Dataset entries:

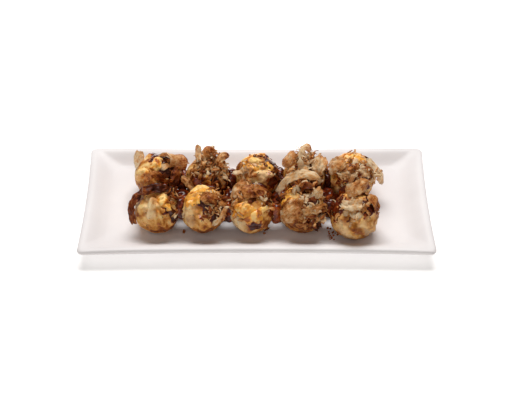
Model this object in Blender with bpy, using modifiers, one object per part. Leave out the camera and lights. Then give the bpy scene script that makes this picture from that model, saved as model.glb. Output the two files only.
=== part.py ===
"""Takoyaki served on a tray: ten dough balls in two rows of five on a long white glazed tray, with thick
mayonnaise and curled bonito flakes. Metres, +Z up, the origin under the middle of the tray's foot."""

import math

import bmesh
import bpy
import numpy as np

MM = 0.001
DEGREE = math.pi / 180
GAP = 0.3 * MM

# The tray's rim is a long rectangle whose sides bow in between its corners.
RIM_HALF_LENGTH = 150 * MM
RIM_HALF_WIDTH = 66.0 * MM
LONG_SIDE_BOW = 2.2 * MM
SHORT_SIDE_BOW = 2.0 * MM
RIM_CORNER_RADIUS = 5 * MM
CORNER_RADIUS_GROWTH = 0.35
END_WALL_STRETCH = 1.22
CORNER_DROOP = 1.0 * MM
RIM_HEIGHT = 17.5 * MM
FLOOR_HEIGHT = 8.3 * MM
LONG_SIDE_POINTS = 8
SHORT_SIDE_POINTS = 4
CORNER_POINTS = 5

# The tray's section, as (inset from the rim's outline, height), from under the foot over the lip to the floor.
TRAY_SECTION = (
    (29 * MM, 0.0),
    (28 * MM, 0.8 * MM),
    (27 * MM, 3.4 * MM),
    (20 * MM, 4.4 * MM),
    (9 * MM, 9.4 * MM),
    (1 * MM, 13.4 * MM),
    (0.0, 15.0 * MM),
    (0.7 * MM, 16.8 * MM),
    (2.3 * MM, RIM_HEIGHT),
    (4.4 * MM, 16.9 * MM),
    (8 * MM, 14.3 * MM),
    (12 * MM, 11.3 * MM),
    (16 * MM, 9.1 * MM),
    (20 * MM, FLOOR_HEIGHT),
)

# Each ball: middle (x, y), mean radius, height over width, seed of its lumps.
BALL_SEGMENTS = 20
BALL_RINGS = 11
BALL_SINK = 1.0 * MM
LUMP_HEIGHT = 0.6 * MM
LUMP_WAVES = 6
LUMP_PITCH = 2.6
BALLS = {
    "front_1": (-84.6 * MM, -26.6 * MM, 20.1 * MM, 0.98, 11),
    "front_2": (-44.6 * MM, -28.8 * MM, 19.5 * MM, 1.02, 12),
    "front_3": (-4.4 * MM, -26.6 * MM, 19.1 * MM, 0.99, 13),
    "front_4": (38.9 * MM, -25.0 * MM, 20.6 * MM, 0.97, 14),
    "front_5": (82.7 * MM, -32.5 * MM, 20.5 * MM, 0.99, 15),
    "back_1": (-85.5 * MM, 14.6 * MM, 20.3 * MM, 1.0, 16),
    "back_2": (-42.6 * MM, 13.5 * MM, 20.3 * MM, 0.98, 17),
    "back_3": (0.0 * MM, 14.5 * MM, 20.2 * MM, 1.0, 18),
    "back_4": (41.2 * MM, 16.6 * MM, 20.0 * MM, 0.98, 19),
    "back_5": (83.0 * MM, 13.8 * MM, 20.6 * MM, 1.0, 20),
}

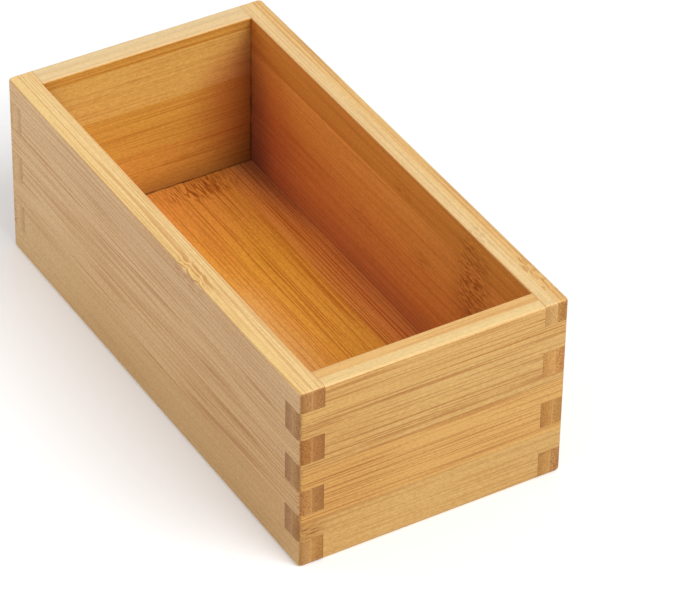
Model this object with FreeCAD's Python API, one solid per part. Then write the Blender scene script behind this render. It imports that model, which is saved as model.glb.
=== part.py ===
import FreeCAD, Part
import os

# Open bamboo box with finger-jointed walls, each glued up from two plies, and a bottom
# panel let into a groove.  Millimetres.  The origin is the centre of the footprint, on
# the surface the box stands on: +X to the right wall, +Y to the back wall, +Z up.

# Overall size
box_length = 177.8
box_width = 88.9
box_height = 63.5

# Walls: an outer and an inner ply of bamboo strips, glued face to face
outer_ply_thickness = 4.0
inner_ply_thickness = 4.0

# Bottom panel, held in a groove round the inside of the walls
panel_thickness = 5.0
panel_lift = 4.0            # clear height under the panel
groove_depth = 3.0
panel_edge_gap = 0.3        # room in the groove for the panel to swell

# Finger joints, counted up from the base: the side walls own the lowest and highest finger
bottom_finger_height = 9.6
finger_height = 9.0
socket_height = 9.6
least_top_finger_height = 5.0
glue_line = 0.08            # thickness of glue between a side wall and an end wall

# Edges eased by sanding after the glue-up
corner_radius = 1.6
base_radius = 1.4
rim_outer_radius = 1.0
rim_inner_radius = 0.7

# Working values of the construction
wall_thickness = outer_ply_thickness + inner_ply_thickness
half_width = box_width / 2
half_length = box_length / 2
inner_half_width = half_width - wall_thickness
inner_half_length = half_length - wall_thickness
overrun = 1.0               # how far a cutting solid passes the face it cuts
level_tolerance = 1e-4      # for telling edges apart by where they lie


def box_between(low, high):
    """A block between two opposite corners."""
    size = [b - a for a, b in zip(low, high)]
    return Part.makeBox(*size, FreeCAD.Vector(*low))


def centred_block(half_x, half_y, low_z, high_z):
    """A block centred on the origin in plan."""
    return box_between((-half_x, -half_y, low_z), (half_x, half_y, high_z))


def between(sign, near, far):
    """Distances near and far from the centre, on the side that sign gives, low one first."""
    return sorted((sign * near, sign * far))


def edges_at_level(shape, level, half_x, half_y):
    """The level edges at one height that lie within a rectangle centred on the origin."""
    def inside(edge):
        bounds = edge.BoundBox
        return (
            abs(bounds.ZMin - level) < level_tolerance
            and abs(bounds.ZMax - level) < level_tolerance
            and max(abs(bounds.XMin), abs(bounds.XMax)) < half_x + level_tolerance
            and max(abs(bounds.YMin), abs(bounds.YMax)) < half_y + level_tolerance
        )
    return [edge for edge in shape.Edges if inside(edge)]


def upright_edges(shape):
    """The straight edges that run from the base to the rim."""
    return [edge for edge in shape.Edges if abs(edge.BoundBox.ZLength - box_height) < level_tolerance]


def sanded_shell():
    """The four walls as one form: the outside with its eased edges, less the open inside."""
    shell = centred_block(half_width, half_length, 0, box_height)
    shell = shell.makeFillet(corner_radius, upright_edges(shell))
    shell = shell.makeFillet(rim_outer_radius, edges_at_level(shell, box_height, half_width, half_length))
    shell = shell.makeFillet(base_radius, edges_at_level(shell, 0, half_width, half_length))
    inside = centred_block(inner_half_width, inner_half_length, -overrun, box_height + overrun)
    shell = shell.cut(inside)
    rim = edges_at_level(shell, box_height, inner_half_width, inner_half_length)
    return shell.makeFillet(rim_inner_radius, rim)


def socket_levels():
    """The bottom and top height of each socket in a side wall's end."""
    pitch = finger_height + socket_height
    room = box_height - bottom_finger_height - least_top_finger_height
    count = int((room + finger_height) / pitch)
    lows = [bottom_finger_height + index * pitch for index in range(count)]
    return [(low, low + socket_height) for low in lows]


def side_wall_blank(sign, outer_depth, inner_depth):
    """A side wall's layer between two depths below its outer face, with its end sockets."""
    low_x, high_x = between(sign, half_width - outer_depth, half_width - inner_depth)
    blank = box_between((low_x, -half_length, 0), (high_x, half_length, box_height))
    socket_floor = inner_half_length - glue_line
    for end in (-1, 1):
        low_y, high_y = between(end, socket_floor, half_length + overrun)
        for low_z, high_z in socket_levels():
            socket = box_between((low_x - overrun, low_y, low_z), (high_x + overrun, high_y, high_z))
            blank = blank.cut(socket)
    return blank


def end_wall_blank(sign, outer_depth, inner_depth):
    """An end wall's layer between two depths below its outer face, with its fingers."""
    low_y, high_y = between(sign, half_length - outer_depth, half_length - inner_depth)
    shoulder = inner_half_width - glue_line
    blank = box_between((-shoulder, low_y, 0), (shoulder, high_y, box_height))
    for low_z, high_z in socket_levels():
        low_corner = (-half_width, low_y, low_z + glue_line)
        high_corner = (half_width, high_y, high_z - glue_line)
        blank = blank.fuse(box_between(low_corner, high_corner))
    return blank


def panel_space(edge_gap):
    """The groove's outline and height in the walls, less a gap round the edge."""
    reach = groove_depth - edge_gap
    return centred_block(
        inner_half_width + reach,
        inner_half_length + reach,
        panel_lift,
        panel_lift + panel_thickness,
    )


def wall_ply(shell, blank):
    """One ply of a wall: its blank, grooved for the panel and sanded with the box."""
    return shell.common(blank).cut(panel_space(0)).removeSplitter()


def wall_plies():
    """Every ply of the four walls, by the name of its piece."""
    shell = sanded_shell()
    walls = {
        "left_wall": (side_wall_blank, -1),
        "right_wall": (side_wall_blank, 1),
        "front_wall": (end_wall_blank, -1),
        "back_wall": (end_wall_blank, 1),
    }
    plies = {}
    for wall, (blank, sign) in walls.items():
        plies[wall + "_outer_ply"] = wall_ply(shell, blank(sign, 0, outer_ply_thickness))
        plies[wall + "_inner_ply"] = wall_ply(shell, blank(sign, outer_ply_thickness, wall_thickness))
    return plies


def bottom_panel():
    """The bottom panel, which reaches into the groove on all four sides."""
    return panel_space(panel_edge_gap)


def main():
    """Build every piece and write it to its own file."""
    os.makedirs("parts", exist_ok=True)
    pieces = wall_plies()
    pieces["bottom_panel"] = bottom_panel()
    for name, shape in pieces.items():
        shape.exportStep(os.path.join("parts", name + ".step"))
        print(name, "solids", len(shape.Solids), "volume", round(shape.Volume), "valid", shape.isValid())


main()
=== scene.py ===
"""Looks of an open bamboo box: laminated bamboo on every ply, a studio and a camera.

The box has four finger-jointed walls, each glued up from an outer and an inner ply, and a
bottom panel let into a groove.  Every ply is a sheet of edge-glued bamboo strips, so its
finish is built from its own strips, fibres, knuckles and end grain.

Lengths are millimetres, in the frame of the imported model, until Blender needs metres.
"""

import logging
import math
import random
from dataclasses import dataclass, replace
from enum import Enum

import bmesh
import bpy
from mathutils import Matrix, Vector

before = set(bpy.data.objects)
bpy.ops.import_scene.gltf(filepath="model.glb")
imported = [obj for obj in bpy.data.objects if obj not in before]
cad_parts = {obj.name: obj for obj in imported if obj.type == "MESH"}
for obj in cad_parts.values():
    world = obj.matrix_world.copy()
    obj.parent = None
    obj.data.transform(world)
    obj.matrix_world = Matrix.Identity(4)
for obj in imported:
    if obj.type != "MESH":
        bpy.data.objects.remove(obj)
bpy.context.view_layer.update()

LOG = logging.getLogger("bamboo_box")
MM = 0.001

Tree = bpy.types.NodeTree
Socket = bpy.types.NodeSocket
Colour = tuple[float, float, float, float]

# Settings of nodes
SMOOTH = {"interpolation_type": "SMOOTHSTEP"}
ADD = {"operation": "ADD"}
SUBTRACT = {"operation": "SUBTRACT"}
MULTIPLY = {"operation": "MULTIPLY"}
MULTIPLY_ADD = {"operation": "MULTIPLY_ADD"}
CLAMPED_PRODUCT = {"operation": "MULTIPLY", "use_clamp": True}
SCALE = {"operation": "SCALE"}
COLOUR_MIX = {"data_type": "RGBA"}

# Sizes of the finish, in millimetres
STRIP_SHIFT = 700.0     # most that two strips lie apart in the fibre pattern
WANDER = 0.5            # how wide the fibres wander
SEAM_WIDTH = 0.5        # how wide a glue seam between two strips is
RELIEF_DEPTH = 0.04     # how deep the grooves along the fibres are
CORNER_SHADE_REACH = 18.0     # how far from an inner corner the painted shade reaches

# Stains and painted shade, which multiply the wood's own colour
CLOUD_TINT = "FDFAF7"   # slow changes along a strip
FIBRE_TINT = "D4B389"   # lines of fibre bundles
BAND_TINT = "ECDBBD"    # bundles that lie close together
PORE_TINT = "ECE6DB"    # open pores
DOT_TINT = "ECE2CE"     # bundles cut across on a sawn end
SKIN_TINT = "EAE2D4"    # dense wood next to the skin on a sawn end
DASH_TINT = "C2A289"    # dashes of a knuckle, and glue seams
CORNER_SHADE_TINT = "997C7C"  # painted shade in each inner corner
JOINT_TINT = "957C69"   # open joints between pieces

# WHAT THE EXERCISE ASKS
As listed above, the lines from the line with "return panel_space(panel_edge_gap)" to the line with "and a camera." are to be echoed exactly, with both ends included and nothing added.

# SOLUTION TO THE PROBLEM
    return panel_space(panel_edge_gap)


def main():
    """Build every piece and write it to its own file."""
    os.makedirs("parts", exist_ok=True)
    pieces = wall_plies()
    pieces["bottom_panel"] = bottom_panel()
    for name, shape in pieces.items():
        shape.exportStep(os.path.join("parts", name + ".step"))
        print(name, "solids", len(shape.Solids), "volume", round(shape.Volume), "valid", shape.isValid())


main()
=== scene.py ===
"""Looks of an open bamboo box: laminated bamboo on every ply, a studio and a camera.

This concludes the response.